HMS Vanguard was a 90-gun second-rate ship of the line of the Royal Navy, built at Portsmouth Dockyard and launched in 1678.

She ran onto Goodwin Sands in 1690, but was fortunate enough to be hauled off by the boatmen of Deal.

Vanguard took part in the Battle of Barfleur as part of Edward Russell's fleet, and then in the following action at La Hougue when French ships were burned in 1692.

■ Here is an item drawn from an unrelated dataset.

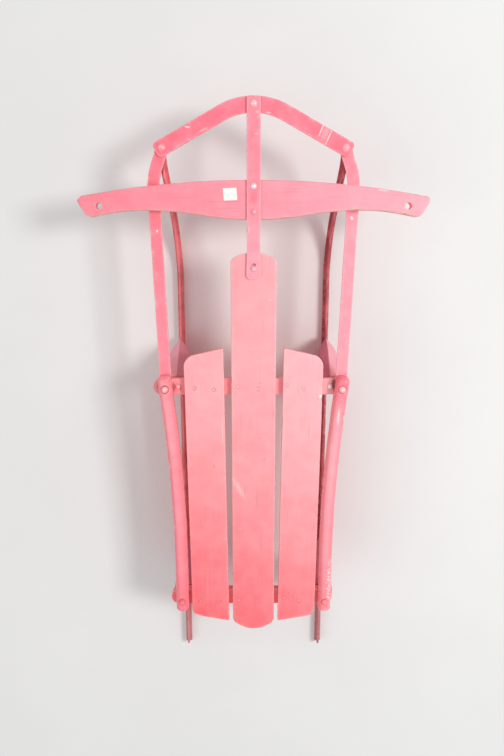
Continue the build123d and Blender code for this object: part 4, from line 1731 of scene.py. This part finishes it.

Vanguard sank in the Great Storm of 1703, while laid up in ordinary at Chatham Dockyard, but was raised in 1704 for rebuilding. She was relaunched from Chatham on 2 August 1710 as a 90-gun second rate built to the 1706 Establishment. In 1739 she was renamed HMS Duke, and rebuilt for a second time at Woolwich as a 90-gun second rate. She was rebuilt according to the 1733 proposals of the 1719 Establishment, and relaunched on 28 April 1739.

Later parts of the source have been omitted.